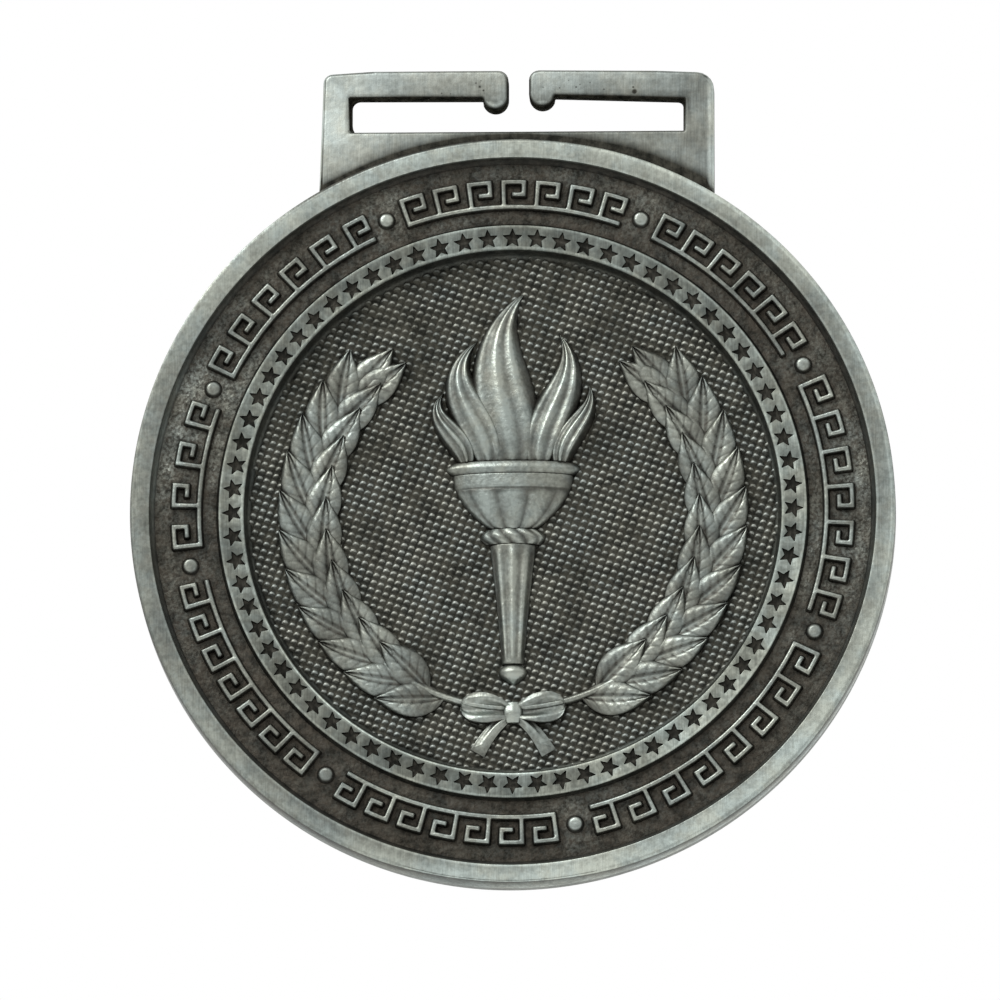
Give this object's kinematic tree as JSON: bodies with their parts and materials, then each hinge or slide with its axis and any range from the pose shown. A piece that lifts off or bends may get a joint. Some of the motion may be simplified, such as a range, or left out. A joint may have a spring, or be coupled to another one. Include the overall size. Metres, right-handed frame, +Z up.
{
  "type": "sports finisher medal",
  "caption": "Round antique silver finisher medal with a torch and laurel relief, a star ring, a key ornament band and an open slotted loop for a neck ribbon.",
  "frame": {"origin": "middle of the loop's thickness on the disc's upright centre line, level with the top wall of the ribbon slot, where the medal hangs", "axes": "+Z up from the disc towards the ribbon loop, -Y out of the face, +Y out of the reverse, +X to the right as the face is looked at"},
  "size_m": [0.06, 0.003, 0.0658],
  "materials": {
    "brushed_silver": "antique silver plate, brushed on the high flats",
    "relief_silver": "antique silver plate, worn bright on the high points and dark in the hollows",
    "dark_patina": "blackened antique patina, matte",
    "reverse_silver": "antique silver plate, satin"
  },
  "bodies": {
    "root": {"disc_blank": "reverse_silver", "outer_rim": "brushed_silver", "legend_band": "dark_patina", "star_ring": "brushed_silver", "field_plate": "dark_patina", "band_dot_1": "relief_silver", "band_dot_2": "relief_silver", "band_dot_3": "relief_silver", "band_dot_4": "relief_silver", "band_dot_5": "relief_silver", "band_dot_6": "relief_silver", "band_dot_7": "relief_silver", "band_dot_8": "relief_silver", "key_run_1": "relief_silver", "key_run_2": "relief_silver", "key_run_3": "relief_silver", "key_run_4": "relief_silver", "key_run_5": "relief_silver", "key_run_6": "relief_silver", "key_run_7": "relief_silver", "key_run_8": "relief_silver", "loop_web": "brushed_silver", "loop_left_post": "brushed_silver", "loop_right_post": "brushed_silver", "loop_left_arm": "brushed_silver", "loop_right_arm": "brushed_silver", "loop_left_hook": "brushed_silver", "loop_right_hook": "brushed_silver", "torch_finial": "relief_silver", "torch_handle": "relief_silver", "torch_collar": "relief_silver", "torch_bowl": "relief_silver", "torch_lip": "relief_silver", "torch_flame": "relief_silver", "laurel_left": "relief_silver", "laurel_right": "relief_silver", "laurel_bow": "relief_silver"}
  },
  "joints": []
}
────
Direction: Extract all of the data shown above and repeat it verbatim.

The response:
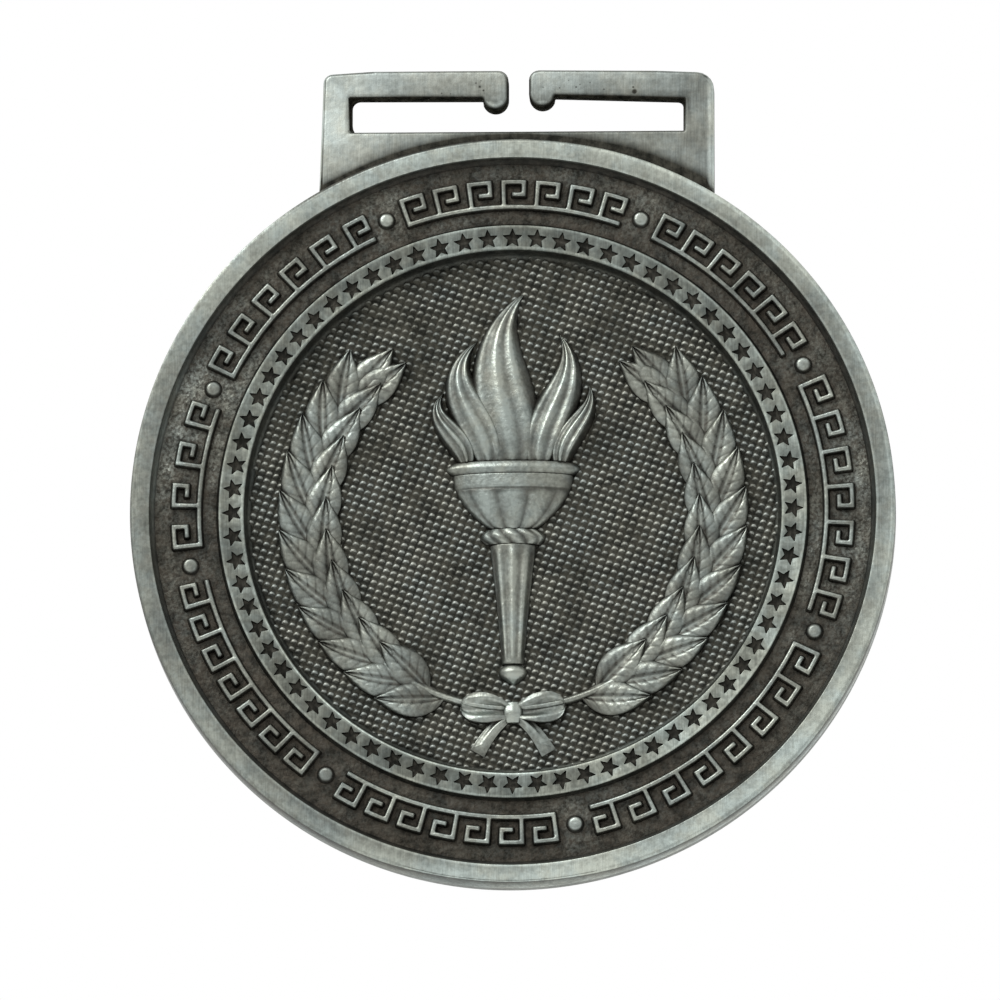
Give this object's kinematic tree as JSON: bodies with their parts and materials, then each hinge or slide with its axis and any range from the pose shown. A piece that lifts off or bends may get a joint. Some of the motion may be simplified, such as a range, or left out. A joint may have a spring, or be coupled to another one. Include the overall size. Metres, right-handed frame, +Z up.
{
  "type": "sports finisher medal",
  "caption": "Round antique silver finisher medal with a torch and laurel relief, a star ring, a key ornament band and an open slotted loop for a neck ribbon.",
  "frame": {"origin": "middle of the loop's thickness on the disc's upright centre line, level with the top wall of the ribbon slot, where the medal hangs", "axes": "+Z up from the disc towards the ribbon loop, -Y out of the face, +Y out of the reverse, +X to the right as the face is looked at"},
  "size_m": [0.06, 0.003, 0.0658],
  "materials": {
    "brushed_silver": "antique silver plate, brushed on the high flats",
    "relief_silver": "antique silver plate, worn bright on the high points and dark in the hollows",
    "dark_patina": "blackened antique patina, matte",
    "reverse_silver": "antique silver plate, satin"
  },
  "bodies": {
    "root": {"disc_blank": "reverse_silver", "outer_rim": "brushed_silver", "legend_band": "dark_patina", "star_ring": "brushed_silver", "field_plate": "dark_patina", "band_dot_1": "relief_silver", "band_dot_2": "relief_silver", "band_dot_3": "relief_silver", "band_dot_4": "relief_silver", "band_dot_5": "relief_silver", "band_dot_6": "relief_silver", "band_dot_7": "relief_silver", "band_dot_8": "relief_silver", "key_run_1": "relief_silver", "key_run_2": "relief_silver", "key_run_3": "relief_silver", "key_run_4": "relief_silver", "key_run_5": "relief_silver", "key_run_6": "relief_silver", "key_run_7": "relief_silver", "key_run_8": "relief_silver", "loop_web": "brushed_silver", "loop_left_post": "brushed_silver", "loop_right_post": "brushed_silver", "loop_left_arm": "brushed_silver", "loop_right_arm": "brushed_silver", "loop_left_hook": "brushed_silver", "loop_right_hook": "brushed_silver", "torch_finial": "relief_silver", "torch_handle": "relief_silver", "torch_collar": "relief_silver", "torch_bowl": "relief_silver", "torch_lip": "relief_silver", "torch_flame": "relief_silver", "laurel_left": "relief_silver", "laurel_right": "relief_silver", "laurel_bow": "relief_silver"}
  },
  "joints": []
}